Thailand serves as the production and export centre for Japanese automaker Mitsubishi, with its Laem Chabang plants churning out Triton pickups, Pajero Sport PPV and Mirage/Attrage eco cars.
In order to expand its product portfolio (Mitsubishi ceased production of the Lancer compact car ages ago), the company decided to re-enter the MPV segment (it was highly successful with the Space Wagon in the past), but with a smaller product – the Xpander.
Built in Indonesia, the Xpander is imported to Thailand and competes against fellow Indonesian- made rivals like the Honda Mobilio, Suzuki Ertiga and Toyota Sienta.
Executives at Mitsubishi Motor Thailand Co Ltd (MMTh) said the new model is targeted not only at customers interested in small MPVs, but also buyers from other vehicles segments (including passenger cars and pickups) who want a better value-formoney product.
Priced at Bt779,000 for the 1.5 GLS Ltd and Bt849,000 for the 1.5 GT, the Xpander’s first attraction seems to be its affordable pricing. I picked up the Xpander GT from the new MMTh head office in Klongtoey area and had it for a week. Honestly, I didn’t expect much from it, but it turned out pretty okay and that’s surely a good thing for Mitsubishi.
In terms of design, Mitsubishi has been adopting spaceship themes (they call it Advanced Dynamic Shield styling) for many years and the Xpander is the latest example.
The front end, highlighted by the crystal LED headlights and protruding wheel arches, reminds you of an aggressive robot, while the side profile is toned down, and you can notice a somewhat unfinished attempt to create a “floating roof ” (there’s a black portion on the C-pillar but not on the A-pillar). The GT gets two-tone 16inch alloy wheels with 205/55 R16 tyres. Going back to the rear end, I felt that it is less dramatic than the front, although carrying some modern elements.
The first good impression I had with the Xpander is when closing the door. The sound and feel was pretty nice and not something I had expected from an Indonesian- built car (times have changed). Next is the quality of the interior, which not only looked good, but also felt nice - particularly the leather-wrapped steering wheel (adjustable for reach and rake) and gearshift knob. However, the stitching on the console and door panel aren’t real – they’re made so well you can’t tell the difference by just looking at it.
I liked the cabin of the Xpander, both in terms of styling, space and utility.
There are storage areas, cup/bottle holders, and charging points all around the cabin, while the secondand third-row seats (both with backrest incline adjustment) can be folded in many configurations to increase luggage space.
There’s also a partitioned cargo box to store extra stuff and a drawer under the front passenger seat (also with multiple seatback pockets).
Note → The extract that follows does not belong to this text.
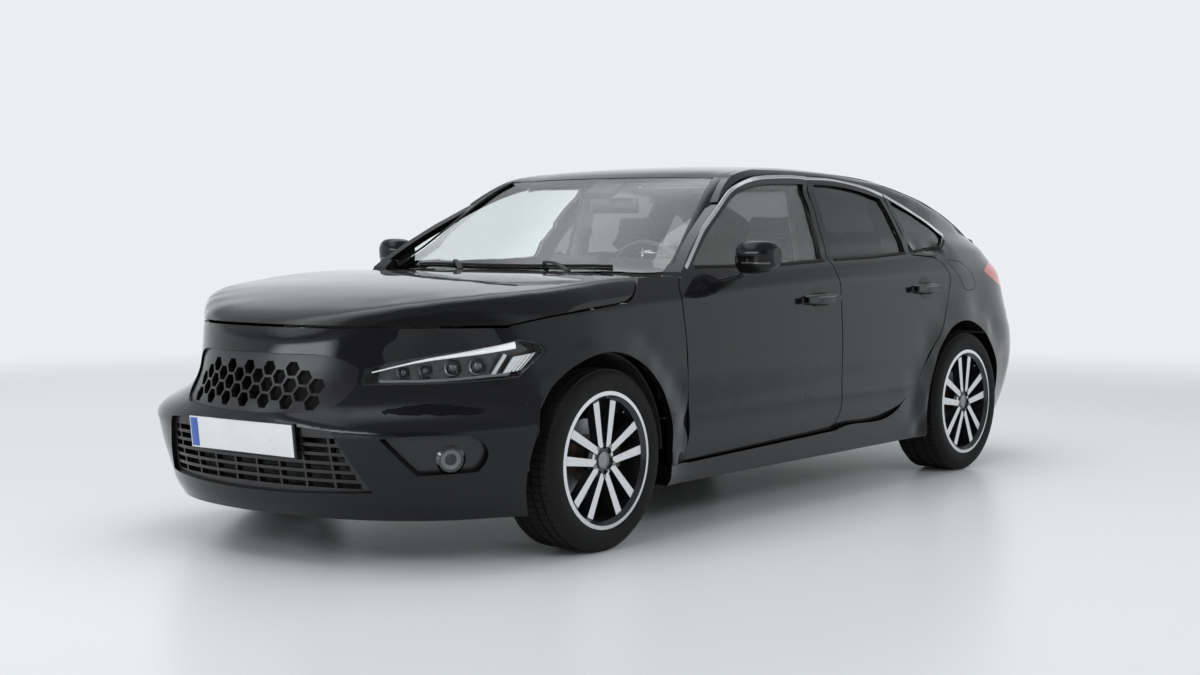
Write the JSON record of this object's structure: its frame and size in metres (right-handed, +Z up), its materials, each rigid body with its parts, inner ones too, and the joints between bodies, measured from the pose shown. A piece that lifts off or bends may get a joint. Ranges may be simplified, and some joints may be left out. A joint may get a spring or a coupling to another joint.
{
  "type": "hatchback car",
  "caption": "Compact hatchback car in gloss black, with opening doors, bonnet and tailgate, steered front wheels and turning road wheels.",
  "frame": {"origin": "on the ground, in the middle of the length and the width", "axes": "+X forwards, +Y to the car's left, +Z up"},
  "size_m": [4.5507, 2.082, 1.4079],
  "materials": {
    "body_paint": "gloss black paint",
    "bumper_paint": "gloss black paint on plastic",
    "clear_glass": "clear, faintly green",
    "dark_glass": "dark privacy glass",
    "lamp_glass": "clear lens over a dark reflector",
    "lamp_red": "clear red",
    "grille_black": "gloss black",
    "black_plastic": "grained black",
    "tyre_rubber": "matt rubber",
    "rim_alloy": "bright machined faces over dark pockets",
    "brake_steel": "machined",
    "knuckle_iron": "cast",
    "chassis_steel": "dark coated steel",
    "exhaust_steel": "dull steel",
    "engine_alloy": "cast alloy",
    "floor_paint": "black underseal",
    "seat_cloth": "dark grey woven cloth",
    "cabin_plastic": "soft dark plastic"
  },
  "bodies": {
    "shell": {"arch_liners": "black_plastic", "body_side_left": "body_paint", "body_side_right": "body_paint", "cowl": "black_plastic", "dashboard": "cabin_plastic", "engine_block": "engine_alloy", "exhaust": "exhaust_steel", "fender_left": "body_paint", "fender_right": "body_paint", "floor_pan": "floor_paint", "front_bumper": "bumper_paint", "front_frame": "chassis_steel", "front_seats": "seat_cloth", "front_suspension": "chassis_steel", "headlamp_left": "lamp_glass", "headlamp_right": "lamp_glass", "lower_grille": "black_plastic", "quarter_glass": "dark_glass", "radiator": "engine_alloy", "rear_bumper": "bumper_paint", "rear_panel": "floor_paint", "rear_seat": "seat_cloth", "rear_suspension": "chassis_steel", "roof": "body_paint", "tail_lamps": "lamp_red", "upper_grille": "grille_black", "windscreen": "clear_glass"},
    "bonnet": {"bonnet": "body_paint"},
    "tailgate": {"tailgate": "body_paint", "tailgate_glass": "dark_glass", "tailgate_lamps": "lamp_red"},
    "steering_wheel": {"steering_wheel": "cabin_plastic"},
    "door_front_left": {"door_front_left": "body_paint", "glass_front_left": "clear_glass", "mirror_left": "body_paint"},
    "door_rear_left": {"door_rear_left": "body_paint", "glass_rear_left": "dark_glass"},
    "knuckle_left": {"knuckle_left": "knuckle_iron"},
    "wheel_front_left": {"tyre_front_left": "tyre_rubber", "rim_front_left": "rim_alloy", "disc_front_left": "brake_steel"},
    "wheel_rear_left": {"tyre_rear_left": "tyre_rubber", "rim_rear_left": "rim_alloy", "disc_rear_left": "brake_steel"},
    "door_front_right": {"door_front_right": "body_paint", "glass_front_right": "clear_glass", "mirror_right": "body_paint"},
    "door_rear_right": {"door_rear_right": "body_paint", "glass_rear_right": "dark_glass"},
    "knuckle_right": {"knuckle_right": "knuckle_iron"},
    "wheel_front_right": {"tyre_front_right": "tyre_rubber", "rim_front_right": "rim_alloy", "disc_front_right": "brake_steel"},
    "wheel_rear_right": {"tyre_rear_right": "tyre_rubber", "rim_rear_right": "rim_alloy", "disc_rear_right": "brake_steel"}
  },
  "joints": [
    {"name": "bonnet_hinge", "type": "hinge", "parent": "shell", "child": "bonnet", "pos_m": [0.9785, 0, 0.955], "axis": [0, -1, 0], "range_deg": [0, 50]},
    {"name": "tailgate_hinge", "type": "hinge", "parent": "shell", "child": "tailgate", "pos_m": [-1.089, 0, 1.372], "axis": [0, 1, 0], "range_deg": [0, 75]},
    {"name": "door_front_left_hinge", "type": "hinge", "parent": "shell", "child": "door_front_left", "pos_m": [0.8605, 0.884, 0.6], "axis": [0, 0, -1], "range_deg": [0, 68]},
    {"name": "door_rear_left_hinge", "type": "hinge", "parent": "shell", "child": "door_rear_left", "pos_m": [-0.2825, 0.888, 0.6], "axis": [0, 0, -1], "range_deg": [0, 68]},
    {"name": "steer_left", "type": "hinge", "parent": "shell", "child": "knuckle_left", "pos_m": [1.3735, 0.7215, 0.3226], "axis": [0, 0, 1], "range_deg": [-34, 34]},
    {"name": "wheel_front_left_spin", "type": "hinge", "parent": "knuckle_left", "child": "wheel_front_left", "pos_m": [1.3735, 0.7735, 0.3226], "axis": [0, 1, 0], "continuous": true},
    {"name": "wheel_rear_left_spin", "type": "hinge", "parent": "shell", "child": "wheel_rear_left", "pos_m": [-1.3605, 0.7875, 0.3226], "axis": [0, 1, 0], "continuous": true},
    {"name": "door_front_right_hinge", "type": "hinge", "parent": "shell", "child": "door_front_right", "pos_m": [0.8605, -0.884, 0.6], "axis": [0, 0, 1], "range_deg": [0, 68]},
    {"name": "door_rear_right_hinge", "type": "hinge", "parent": "shell", "child": "door_rear_right", "pos_m": [-0.2825, -0.888, 0.6], "axis": [0, 0, 1], "range_deg": [0, 68]},
    {"name": "steer_right", "type": "hinge", "parent": "shell", "child": "knuckle_right", "pos_m": [1.3735, -0.7215, 0.3226], "axis": [0, 0, 1], "range_deg": [-34, 34]},
    {"name": "wheel_front_right_spin", "type": "hinge", "parent": "knuckle_right", "child": "wheel_front_right", "pos_m": [1.3735, -0.7735, 0.3226], "axis": [0, 1, 0], "continuous": true},
    {"name": "wheel_rear_right_spin", "type": "hinge", "parent": "shell", "child": "wheel_rear_right", "pos_m": [-1.3605, -0.7875, 0.3226], "axis": [0, 1, 0], "continuous": true},
    {"name": "steering_wheel_turn", "type": "hinge", "parent": "shell", "child": "steering_wheel", "pos_m": [0.3885, 0.37, 0.905], "axis": [-0.8988, 0, 0.4384], "range_deg": [-408, 408]}
  ],
  "couplings": [
    {"joint": "steer_right", "follows": "steer_left", "ratio": 1},
    {"joint": "steering_wheel_turn", "follows": "steer_left", "ratio": 12}
  ]
}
Exciting features include voice command, navigation, 6.2- inch touchscreen, cruise control, DVD/CD/MP3 player, rearview camera, eco drive monitor and scoring system, and more.
The Xpander is propelled by a 1.5litre MIVEC engine developing 105hp and 141Nm, which may seem small for an MPV capable of carrying seven people. The four-speed automatic transmission is smooth and well-calibrated, giving the Xpander good acceleration.
The suspension, struts up front and rear torsion beam, soaks up shocks and vibration pretty well (again exceeding my expectations), and only when the going gets really tough would it start to show weaknesses.
The confidence level on the highway remains high for a small minivan, and cruising at 120kph is quite comfortable. But go above that and the Xpander starts to feel floaty and out of place.
Driving it in the city, on the other hand, is easy, thanks to the narrow 5.2-metre turning radius. Cornering isn’t too bad for a lanky MPV, with the front strut bar offering increased steering precision. Meanwhile, the ground clearance is 205mm, which allows it to pass through poor road conditions in the countryside comfortably.
There are plenty of driver-assistance systems such as Active Stability Control (ASC), Traction Control and Hill Start Assist. All seven occupants get three-point safety belts, which is great, but there are airbags only for the front occupants. Considering it’s your children and other family members who will be on the second- and third- row seats ( there are two ISOFIX child seat anchors), in my point of view additional side airbags should be offered, at least as optional extras.
Mitsubishi is on its way to win a large number of customers with the Xpander - not only in the big cities, but also in the countryside where there is a large population of big families. It comes fully loaded with features and carries a good level of quality that is hard to find in regional vehicles.